## Work to do
Only one span of the listing below is wanted: the lines from the one with "Continue the Blender" through the one with "return made", reproduced exactly, both ends kept.

## Records for this exercise
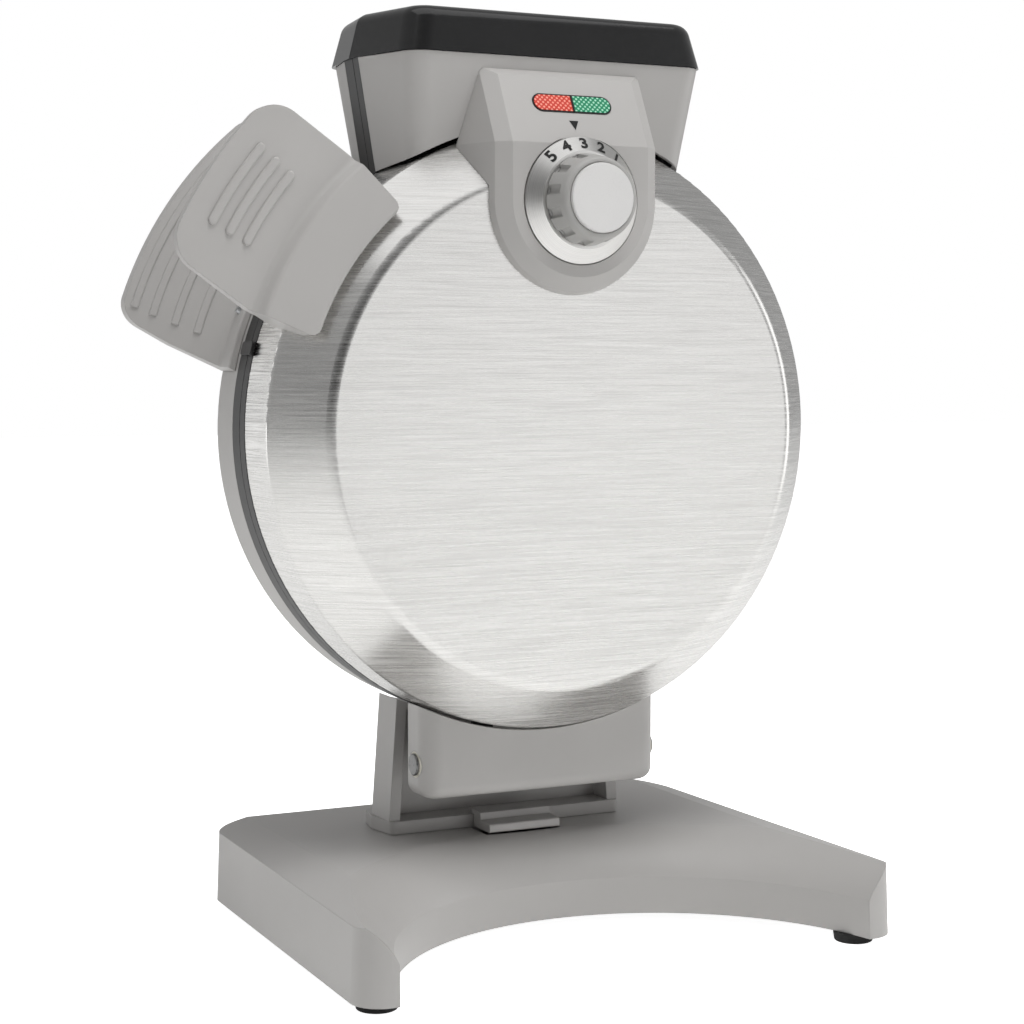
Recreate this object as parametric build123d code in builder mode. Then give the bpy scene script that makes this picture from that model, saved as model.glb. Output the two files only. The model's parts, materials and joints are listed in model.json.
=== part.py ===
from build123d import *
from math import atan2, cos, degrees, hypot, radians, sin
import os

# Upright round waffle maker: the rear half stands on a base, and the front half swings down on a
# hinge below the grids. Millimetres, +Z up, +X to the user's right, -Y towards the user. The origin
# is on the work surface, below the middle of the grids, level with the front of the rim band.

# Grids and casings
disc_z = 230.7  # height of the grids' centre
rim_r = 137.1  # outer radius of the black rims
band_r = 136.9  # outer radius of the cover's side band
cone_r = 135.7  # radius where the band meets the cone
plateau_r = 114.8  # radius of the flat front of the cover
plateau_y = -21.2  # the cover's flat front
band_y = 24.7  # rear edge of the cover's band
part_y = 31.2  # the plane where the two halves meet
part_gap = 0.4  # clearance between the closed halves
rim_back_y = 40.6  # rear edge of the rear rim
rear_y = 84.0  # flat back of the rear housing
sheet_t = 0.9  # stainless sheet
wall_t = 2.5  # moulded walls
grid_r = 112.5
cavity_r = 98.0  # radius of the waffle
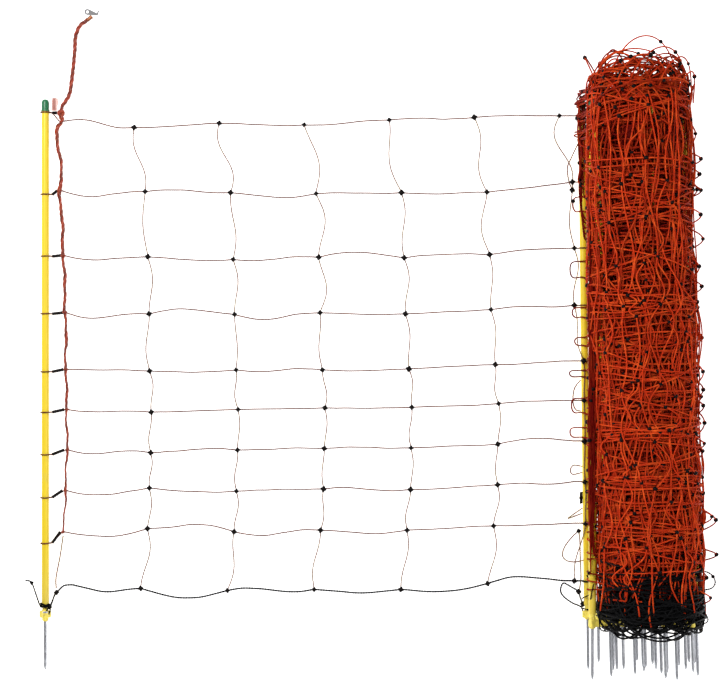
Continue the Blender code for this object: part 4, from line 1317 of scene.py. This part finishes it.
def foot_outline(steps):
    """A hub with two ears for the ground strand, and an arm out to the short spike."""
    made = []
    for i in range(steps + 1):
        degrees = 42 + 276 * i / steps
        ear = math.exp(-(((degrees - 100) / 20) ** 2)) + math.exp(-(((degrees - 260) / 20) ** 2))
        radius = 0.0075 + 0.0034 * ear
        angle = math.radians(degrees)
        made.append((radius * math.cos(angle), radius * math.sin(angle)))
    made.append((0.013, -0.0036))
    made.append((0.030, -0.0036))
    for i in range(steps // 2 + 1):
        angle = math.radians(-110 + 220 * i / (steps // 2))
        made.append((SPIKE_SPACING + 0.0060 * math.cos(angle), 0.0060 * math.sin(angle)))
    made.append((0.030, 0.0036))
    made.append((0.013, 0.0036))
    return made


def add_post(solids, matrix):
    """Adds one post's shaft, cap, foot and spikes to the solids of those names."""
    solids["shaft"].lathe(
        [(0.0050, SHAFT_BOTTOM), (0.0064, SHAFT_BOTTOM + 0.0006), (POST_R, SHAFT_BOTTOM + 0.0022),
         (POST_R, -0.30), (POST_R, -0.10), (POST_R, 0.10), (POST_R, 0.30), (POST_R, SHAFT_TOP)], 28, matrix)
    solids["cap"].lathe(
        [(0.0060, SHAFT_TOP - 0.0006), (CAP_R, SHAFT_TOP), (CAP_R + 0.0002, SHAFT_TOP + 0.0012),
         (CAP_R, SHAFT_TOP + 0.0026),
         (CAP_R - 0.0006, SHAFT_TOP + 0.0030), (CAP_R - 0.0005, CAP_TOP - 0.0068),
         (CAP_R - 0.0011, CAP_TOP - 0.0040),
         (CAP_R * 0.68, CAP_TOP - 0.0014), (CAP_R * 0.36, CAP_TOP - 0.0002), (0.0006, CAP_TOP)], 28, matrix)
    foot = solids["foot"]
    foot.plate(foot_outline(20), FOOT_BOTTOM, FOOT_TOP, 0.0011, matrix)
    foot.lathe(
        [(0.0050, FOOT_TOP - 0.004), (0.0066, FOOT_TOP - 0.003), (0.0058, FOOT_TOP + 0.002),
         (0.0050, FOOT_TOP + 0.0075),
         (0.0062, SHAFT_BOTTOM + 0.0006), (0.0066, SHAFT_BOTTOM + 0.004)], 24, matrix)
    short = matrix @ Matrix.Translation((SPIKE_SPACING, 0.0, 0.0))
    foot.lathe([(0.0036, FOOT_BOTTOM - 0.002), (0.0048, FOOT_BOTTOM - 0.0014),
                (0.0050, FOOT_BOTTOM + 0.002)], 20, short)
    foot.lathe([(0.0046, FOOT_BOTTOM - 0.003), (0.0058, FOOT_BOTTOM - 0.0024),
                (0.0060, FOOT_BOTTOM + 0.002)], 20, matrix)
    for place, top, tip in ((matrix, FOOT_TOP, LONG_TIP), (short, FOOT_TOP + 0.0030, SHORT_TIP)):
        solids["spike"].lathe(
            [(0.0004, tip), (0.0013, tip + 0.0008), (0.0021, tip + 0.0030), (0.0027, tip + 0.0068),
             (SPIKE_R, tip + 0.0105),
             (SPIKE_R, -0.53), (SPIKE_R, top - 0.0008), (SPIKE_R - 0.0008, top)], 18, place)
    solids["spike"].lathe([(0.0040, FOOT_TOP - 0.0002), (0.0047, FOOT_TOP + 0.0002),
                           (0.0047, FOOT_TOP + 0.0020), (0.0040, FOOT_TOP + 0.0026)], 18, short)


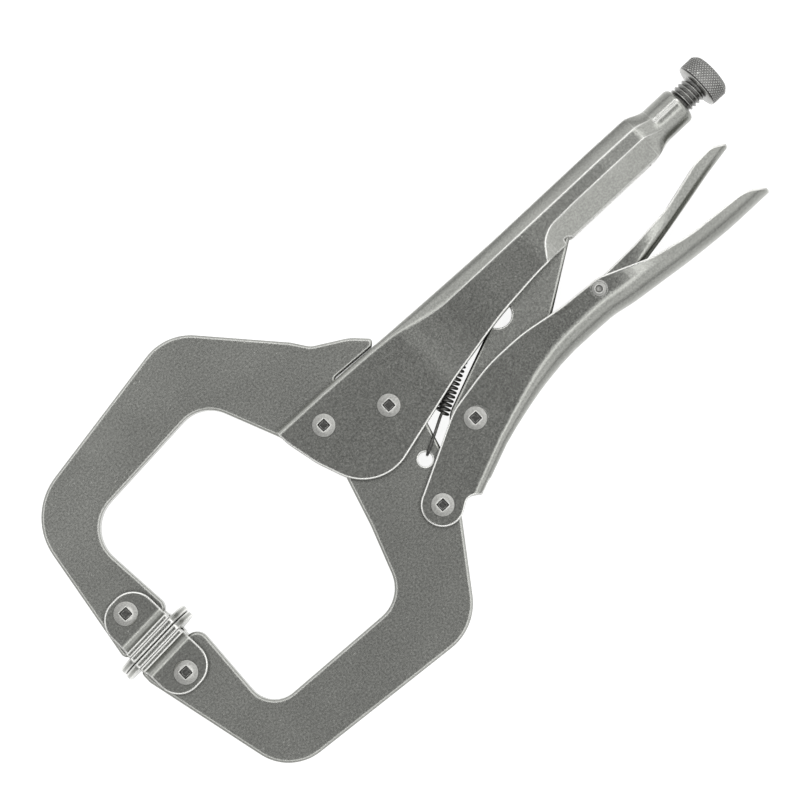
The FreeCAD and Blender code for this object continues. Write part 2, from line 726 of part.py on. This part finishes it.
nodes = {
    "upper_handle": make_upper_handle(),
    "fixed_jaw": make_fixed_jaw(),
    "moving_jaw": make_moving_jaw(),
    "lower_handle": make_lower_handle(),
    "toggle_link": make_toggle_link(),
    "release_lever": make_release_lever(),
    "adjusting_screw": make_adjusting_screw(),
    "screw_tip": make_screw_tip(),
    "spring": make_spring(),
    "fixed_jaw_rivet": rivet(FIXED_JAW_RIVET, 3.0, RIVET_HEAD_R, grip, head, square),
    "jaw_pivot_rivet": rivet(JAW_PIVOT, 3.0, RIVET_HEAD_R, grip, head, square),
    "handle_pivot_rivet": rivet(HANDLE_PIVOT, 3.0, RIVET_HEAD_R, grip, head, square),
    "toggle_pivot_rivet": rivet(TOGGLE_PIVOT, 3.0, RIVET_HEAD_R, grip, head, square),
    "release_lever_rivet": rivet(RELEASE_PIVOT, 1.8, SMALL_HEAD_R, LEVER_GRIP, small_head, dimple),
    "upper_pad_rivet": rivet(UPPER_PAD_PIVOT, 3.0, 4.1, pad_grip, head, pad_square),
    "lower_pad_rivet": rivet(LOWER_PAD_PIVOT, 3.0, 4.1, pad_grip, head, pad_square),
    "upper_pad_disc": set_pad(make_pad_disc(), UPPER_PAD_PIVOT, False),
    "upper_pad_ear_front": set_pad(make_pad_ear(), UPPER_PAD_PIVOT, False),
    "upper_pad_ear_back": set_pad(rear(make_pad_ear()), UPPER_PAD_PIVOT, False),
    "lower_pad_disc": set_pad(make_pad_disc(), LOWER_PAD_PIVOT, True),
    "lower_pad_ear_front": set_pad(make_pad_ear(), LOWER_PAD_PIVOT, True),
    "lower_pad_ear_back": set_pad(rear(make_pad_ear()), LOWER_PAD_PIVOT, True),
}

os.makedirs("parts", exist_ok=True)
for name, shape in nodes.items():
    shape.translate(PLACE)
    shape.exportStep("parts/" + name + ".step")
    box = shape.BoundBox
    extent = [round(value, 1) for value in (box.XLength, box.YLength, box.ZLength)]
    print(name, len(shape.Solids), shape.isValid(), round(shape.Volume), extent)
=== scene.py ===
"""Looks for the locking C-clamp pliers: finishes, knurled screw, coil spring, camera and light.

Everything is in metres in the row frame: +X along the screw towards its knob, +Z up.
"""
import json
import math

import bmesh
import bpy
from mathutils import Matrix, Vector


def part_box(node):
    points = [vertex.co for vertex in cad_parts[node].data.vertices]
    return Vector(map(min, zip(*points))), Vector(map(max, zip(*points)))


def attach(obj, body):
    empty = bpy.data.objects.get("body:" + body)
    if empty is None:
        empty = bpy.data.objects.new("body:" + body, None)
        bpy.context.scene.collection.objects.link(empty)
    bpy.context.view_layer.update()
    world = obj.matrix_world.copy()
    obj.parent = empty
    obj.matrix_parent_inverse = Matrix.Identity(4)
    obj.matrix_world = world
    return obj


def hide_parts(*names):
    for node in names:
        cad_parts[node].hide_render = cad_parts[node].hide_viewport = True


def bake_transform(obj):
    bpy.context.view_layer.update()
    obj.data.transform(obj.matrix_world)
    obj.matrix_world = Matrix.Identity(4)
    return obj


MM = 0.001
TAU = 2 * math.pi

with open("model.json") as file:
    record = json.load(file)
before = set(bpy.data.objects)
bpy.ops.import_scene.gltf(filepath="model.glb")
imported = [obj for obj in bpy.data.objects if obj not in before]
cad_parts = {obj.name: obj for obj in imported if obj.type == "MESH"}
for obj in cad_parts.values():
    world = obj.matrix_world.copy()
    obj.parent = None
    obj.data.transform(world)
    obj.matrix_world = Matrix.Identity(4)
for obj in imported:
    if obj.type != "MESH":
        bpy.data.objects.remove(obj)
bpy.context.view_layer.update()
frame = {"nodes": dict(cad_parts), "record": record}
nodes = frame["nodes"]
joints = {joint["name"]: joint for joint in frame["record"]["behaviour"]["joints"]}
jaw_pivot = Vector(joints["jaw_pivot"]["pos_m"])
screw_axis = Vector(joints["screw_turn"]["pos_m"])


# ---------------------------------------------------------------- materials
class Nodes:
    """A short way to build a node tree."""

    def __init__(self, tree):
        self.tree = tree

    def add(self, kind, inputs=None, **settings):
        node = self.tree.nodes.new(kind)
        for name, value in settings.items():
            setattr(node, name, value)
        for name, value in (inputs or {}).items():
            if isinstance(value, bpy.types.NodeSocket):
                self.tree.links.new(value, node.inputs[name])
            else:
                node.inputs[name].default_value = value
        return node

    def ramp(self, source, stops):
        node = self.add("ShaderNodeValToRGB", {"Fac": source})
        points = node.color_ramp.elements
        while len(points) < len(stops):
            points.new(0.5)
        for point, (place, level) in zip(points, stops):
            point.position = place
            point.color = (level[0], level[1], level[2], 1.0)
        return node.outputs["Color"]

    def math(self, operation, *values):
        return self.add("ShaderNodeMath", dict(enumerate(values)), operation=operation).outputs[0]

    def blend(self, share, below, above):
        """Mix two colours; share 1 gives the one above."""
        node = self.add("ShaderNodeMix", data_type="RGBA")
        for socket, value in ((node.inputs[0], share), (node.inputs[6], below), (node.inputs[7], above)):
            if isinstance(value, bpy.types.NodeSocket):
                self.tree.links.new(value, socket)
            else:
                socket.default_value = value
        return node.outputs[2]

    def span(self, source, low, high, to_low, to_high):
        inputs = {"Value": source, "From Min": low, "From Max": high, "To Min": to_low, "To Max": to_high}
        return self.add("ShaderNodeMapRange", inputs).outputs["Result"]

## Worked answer
Continue the Blender code for this object: part 4, from line 1317 of scene.py. This part finishes it.
def foot_outline(steps):
    """A hub with two ears for the ground strand, and an arm out to the short spike."""
    made = []
    for i in range(steps + 1):
        degrees = 42 + 276 * i / steps
        ear = math.exp(-(((degrees - 100) / 20) ** 2)) + math.exp(-(((degrees - 260) / 20) ** 2))
        radius = 0.0075 + 0.0034 * ear
        angle = math.radians(degrees)
        made.append((radius * math.cos(angle), radius * math.sin(angle)))
    made.append((0.013, -0.0036))
    made.append((0.030, -0.0036))
    for i in range(steps // 2 + 1):
        angle = math.radians(-110 + 220 * i / (steps // 2))
        made.append((SPIKE_SPACING + 0.0060 * math.cos(angle), 0.0060 * math.sin(angle)))
    made.append((0.030, 0.0036))
    made.append((0.013, 0.0036))
    return made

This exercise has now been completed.